Of course there are ways out of this. It’s one thing to opt out of what they want you to do, to reject them. It’s quite another to discover and strive for what you want you to do. How many guys are even aware of the possibilities overseas? The careers they could get that they might actually enjoy? We’ve been trained to obey based on the Prussian industrial model since kindergarten, we don’t have happy fathers to set examples for us, we’re taught nothing about personal finance or how to discipline ourselves to achieve a goal, the options seem to be don’t get a degree and therefore be disqualified from every “prestigious” job or get a degree and
not even work in hopes of paying it off a few decades later.
So the Alphas just get laid a lot and play video games, and the betas just play video games. The guys who do more are often even more miserable and lose all their hard work to some unhappy wife. Is Tyrone any better off than the thugs who get all the women he wants?

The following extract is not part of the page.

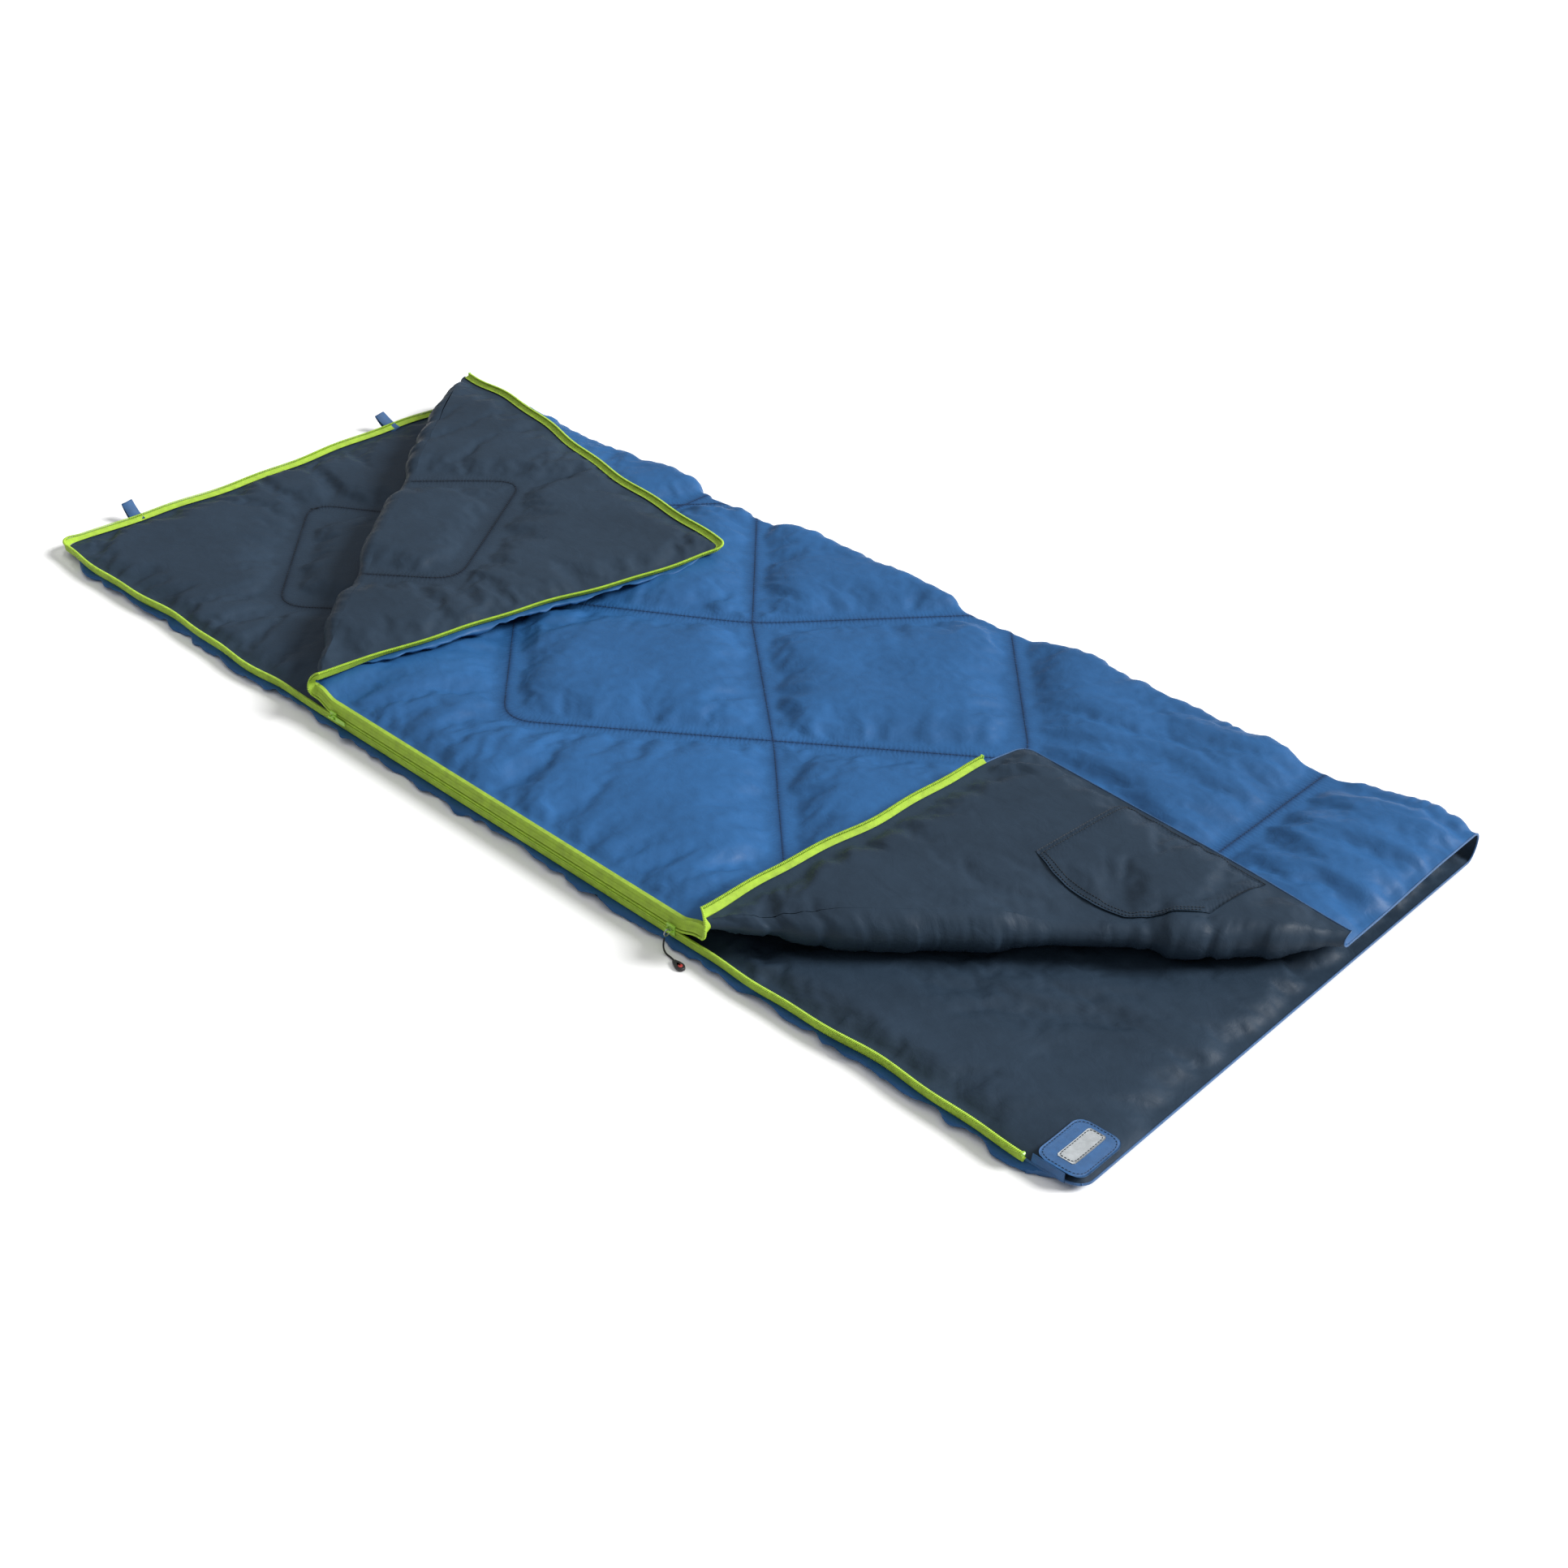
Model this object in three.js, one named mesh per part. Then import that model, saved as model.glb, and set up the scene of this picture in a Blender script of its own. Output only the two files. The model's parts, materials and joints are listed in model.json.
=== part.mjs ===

Which means that lots of us are old men who’ve lost the will to live. Maybe we’re not bedridden and in danger of falling, but we’re not exactly “youthful” either. We don’t see any point in putting any effort into anything, only we get there at twenty-three instead of in our eighties. Me might go through some of the motions of having fun by heavy-duty partying, but we’ve already given up on ever feeling truly fulfilled. We’ve not only never been taught how to achieve our Mission, we’ve been rigorously trained to do the opposite.
A system based on such Selflessness will only eat itself. We’ll never make it as a nation of only boys and old men.
God managed to get the very best out of Abraham, and He did it because He recognized, acknowledged, and blessed Abraham’s deepest desires. Unless we learn to follow His example, we’ll become a nation of Hamlets instead.